I also mentor younger physicians and residents. I remind them that empathy is not optional. Technical skill is important, but without compassion, we lose the core of medicine. I want my team to be confident, yes—but also kind.
And leadership also means making space for change. I stay open to new ideas, even from the newest team member. Innovation often comes from fresh eyes.
What do you do to stay grounded?
I run, hike, and play volleyball. Movement helps me reset—physically and mentally. I also spend time with my family, cook when I can, and sometimes just sit in silence.
In medicine, we’re trained to keep moving. But I’ve learned that stillness is valuable, too. It’s where reflection happens. That’s where I process not just decisions, but emotions.
I also keep a journal. Just notes about the day, thoughts about a case, or something a patient said that moved me. It helps me hold on to the human side of what I do.
What’s one piece of advice you give all your patients?
Don’t give up. Chronic pain can make you feel hopeless, isolated, even invisible. But healing is possible. It might not look like a total cure—it might look like a better night’s sleep, being able to walk your dog again, or feeling joy you thought was gone.
And healing takes time. You don’t have to do it alone.
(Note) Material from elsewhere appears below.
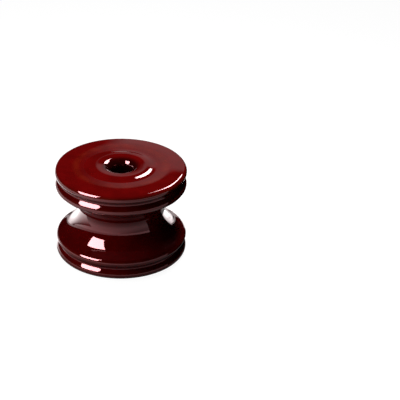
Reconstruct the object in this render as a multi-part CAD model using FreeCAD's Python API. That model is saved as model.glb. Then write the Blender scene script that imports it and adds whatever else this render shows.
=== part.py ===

Find the right team. Ask questions. Speak up about your experience. You’re the expert on your body, and your story matters.
What legacy do you hope to leave behind?
I hope to be remembered not just as a doctor who treated pain, but as someone who listened, who cared, and who gave people their lives back.
If a patient says, “He believed me when no one else did,” or a student says, “He taught me how to treat people, not just conditions,” then I’ve done my job. That’s the legacy I want—one rooted in service, respect, and humanity.